Julie L. Kessler
lawyer traveler writer

News

Shakespeare & Company

About a week ago I received a long email from a woman in her mid 20’s who was traveling in Europe and who came across Fifty-Fifty at the venerable and old Shakespeare & Company bookstore on the left bank in Paris. In part, the reader wrote:

 

“I just wanted to let you know that I really enjoyed your book, and that it was so fitting for me to read as I finally begin to close off my travels being in Europe for the first time and the first time being away from home for so long. I hope that like you, I can travel much more and see more of the world, meet amazing people and learn more about myself and be able to encapsulate all those lessons learned in writing. I particularly loved your story of your friend Sophie from Paris. I think that in life, being able to influence those around you in a positive way just by the way you live is perhaps the greatest blessing you can endow on someone. Thank you so much for sharing your experiences and words of wisdom that I can replay in my mind as I prepare to go back home with all of my own new experiences and new found wisdom.”

 

While it is always wonderful to hear from readers who have enjoyed your work, receiving that note was particularly meaningful to me.

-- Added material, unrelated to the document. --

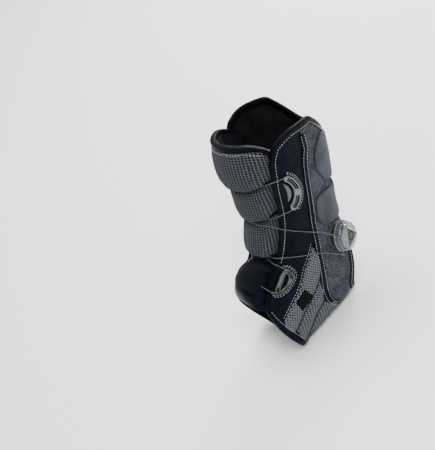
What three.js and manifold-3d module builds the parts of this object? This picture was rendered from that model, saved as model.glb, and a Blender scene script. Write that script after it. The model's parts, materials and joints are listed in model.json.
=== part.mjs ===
// Dial-tightened lace ankle brace for the left foot: a soft boot shaft with an open heel,
// a padded lacing tongue, a wire lace through moulded guides, a turning reel and two hook straps.
// Millimetres. Toes point along -Y, the lateral side of the foot is +X, +Z is up, the sole is at z = 0.
import * as THREE from "three";
import { mergeVertices } from "three/addons/utils/BufferGeometryUtils.js";
import Module from "manifold-3d";

const wasm = await Module();
wasm.setup();

// ---- driving dimensions -------------------------------------------------------------------
// The outer skin of the brace is a row of closed sections from above the rim (s = 0) to the front of
// the sole (s = 1). Each row: front y, front z, back y, back z, half width, squareness of its back half.
const SECTIONS = [
  [-12, 241, 98, 206, 45, 2],
  [-15, 216, 90, 180, 44, 2],
  [-19, 190, 82, 153, 43, 2],
  [-20, 160, 71, 124, 40, 2],
  [-26, 133, 60, 91, 38, 2],
  [-35, 114, 55, 52, 37.5, 2.1],
  [-45, 102, 52, 18, 37, 2.4],
  [-59, 96, 24, -1, 34, 3],
  [-71, 86, -14, -2, 36, 3.4],
  [-78, 69, -56, -2, 43, 3.4],
];
const MM_PER_S = 270;
const MM_PER_DEGREE = 0.8;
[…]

First, due to the serendipitous nature of how she got the book. She had been working in Marseille for six months and was invited to Paris overnight and stayed with another young woman who showed her Shakespeare & Company. She went in but didn’t find anything of interest to buy. That evening (which was a few days after The 2013 Paris Book Festival awards dinner) and the night before I was to return to the U.S., I stopped by Shakespeare & Company and dropped off one copy of Fifty-Fifty for their lending library. Fifty-Fifty inadvertently was then mis-shelved. The next day on her way to the train station the woman again returned to Shakespeare & Company hoping to find a book to take with her on her last month of European travels. She then found Fifty-Fifty on the same shelf she had scoured the day before and purchased it. Second, when I wrote Fifty-Fifty I really had the over 40’s crowd in mind as a readership demographic. That someone in her mid-twenties was so moved by the book and took the time to write of its impact simply made my day.

 

A wise woman once said there simply are no coincidences. I would have to agree. I was meant to drop Fifty-Fifty off there on Sunday even though it would have been easier to ship it when I returned, Fifty-Fifty was meant to get on the shelf for sale instead of the lending library which I’m told rarely happens, and the young woman was meant to return there Monday to find it en route to meet her friends at the train station and journey onward.